On Saturday, September 20th, the fog was very dense and we steamed slowly until noon, when it lifted for a short time and showed us the island of St. Kilda. I was sorry we could not land here as it was a wonderful breeding place for the fulmar petrels; but home was in sight, and Captain Fairweather did not want to linger on a rock-bound coast, so we steered north and on Sunday morning, the 21st, we were off the Butt of Lewis.

It was thick at times during the morning, but cleared in the afternoon and gave us a view of the Orkneys. The Captain decided to go north of Orkney, as he did not like the Pentland Firth with so much fog about. At night the weather was perfectly clear.

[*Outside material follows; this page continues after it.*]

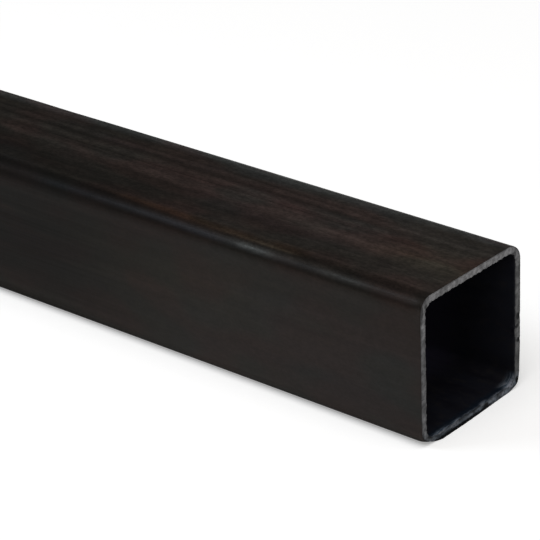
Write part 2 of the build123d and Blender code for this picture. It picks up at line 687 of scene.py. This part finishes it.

September 22nd. Monday. On deck in the morning every one was looking pleasant, and the ship neat. We were crossing the Moray Firth and coming close to the Aberdeen coast. A fishing boat from Fraserborough was hailed and an assortment of fish purchased for breakfast. These were paid for with tobacco, and the pay was liberal. The first question asked by us was, "Is England at war?" This being answered in the negative, greatly pleased those of the crew who were naval reserve men. Eight bells struck and my last breakfast on board the Aurora was served. After breakfast we passed Peterhead, formerly a great port for whalers, and then we steamed south close to the coast. The yellow fields of grain and stubble, the cottages and the trees, looked to our snow-dazzled eyes like Fairy Land. We passed Aberdeen and Stonehaven. We were close enough to see Dunottar's grim ruin, then Montrose, and in a short time our pilot was on board with all the news, and we were at home.

Of the Davis Straits ships in 1884 one was lost, the Narwhal; but now, with the exception of the Active and Aurora, the weed-grown ribs of the entire fleet rest beneath the waters of the cold northern seas and the records of their crews' escapes and hardships would fill volumes.